The Calvary Road
November 1, 2008 | My Jottings
I love to talk books. I can’t think of a time in my entire life when I haven’t been reading a book or three. Right now I’m reading a unique and delightful one called Cider With Rosie, recommended by a dear friend in northern Scotland.
But I would like to know what books have touched you the most. If you could only have five books to read for the rest of your life, what would they be? Which ones would you want to read over and over? I’m assuming for some of you, The Bible is one of them. It is the first one I would choose. (Hebrews 4:12)
What else would you choose? Tell about one (or more) of the books you would pick, and why.
One of my choices would be The Calvary Road by Roy Hession. It was recommended to my husband and me years ago by a godly friend.
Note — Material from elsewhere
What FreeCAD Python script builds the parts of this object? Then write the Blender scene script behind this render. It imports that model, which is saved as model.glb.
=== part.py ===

Michael and I read it out loud together, slowly. We both wept our way through the pages. And it changed our lives. It’s one of those books that needs to be read and reread every year. I’m at a place in my life where I need a balm and a true course, and I think it’s time for me to read it again.
Even one of my favorite ministries, Community Bible Study, puts this book on their recommended reading list every single year. CBS’s executive director reads The Calvary Road each January, to help set her course for the coming year.
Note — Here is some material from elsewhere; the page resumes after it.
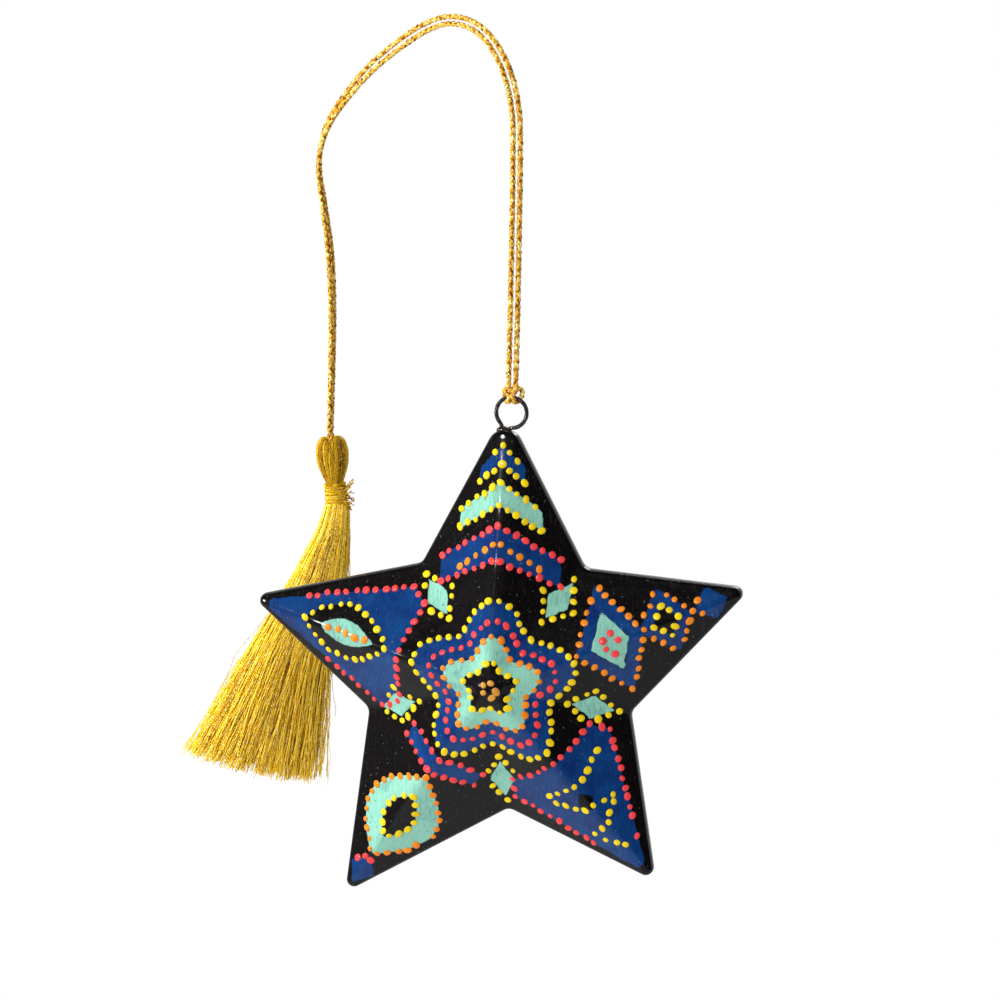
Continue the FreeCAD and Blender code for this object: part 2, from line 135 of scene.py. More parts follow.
# Name, count of threads if not as set, spread and thickness, then the tree's inputs named here.
SKIRT_COLUMNS = ("Steps", "Inner", "Gather", "Ragged", "Seed", "Wander", "Locks")
SKIRT_LAYERS = (
    ("skirt_inner_threads", None, 0.92, 1.0, 24, 0.30, 0.6, 0.10, 61, 0.0010, 0.3),
    ("skirt_middle_threads", None, 0.94, 1.0, 40, 0.60, 0.8, 0.08, 62, 0.0012, 0.5),
    ("skirt_outer_threads", None, 1.10, 1.0, 46, 0.74, 1.7, 0.08, 63, 0.0018, 0.4),
    ("skirt_stray_threads", 46, 1.08, 0.55, 40, 0.9, 0.6, 0.30, 64, 0.0085, 0.2),
)

CAMERA_PLACE = (0.135664, -0.589674, 0.020327)
CAMERA_AXES = ((0.97704473, 0.21168498, 0.02393885), (-0.05731704, 0.15298242, 0.98656532),
               (0.20517884, -0.96529055, 0.16160382))
LAMP_AIM = Vector((0.0, 0.0, -0.09))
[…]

I have other books I would choose, and I will post about those another time. If you’re reading this today, won’t you share with us what your choices would be? What books have made you laugh, given you hope, changed the course of your life, delivered new insight, made you dream? What books would feed your soul if you could read only those for the rest of your life?
I look forward to your answers. And this sounds like a good time for another blog giveaway. I will send a copy of The Calvary Road to every person who comments on this post.
I, like you, enjoy reading so much. It is just recently I have been able to start up reading something other than a text book. I am currently reading “A prayer for Owen Meany” by John Irving and I am also reading “The Poisonwood Bible” by Barbara Kingsolver, both gifts from my daughter, Shannon. I have also read recently, also a loan from my daughter, “The Red Tent” by Anita Diamont that was a different take on the story of Dinah, Jacob’s daughter. It was good and gave one pause to think about the story and the culture of that day. I wish I could have more time to read :)!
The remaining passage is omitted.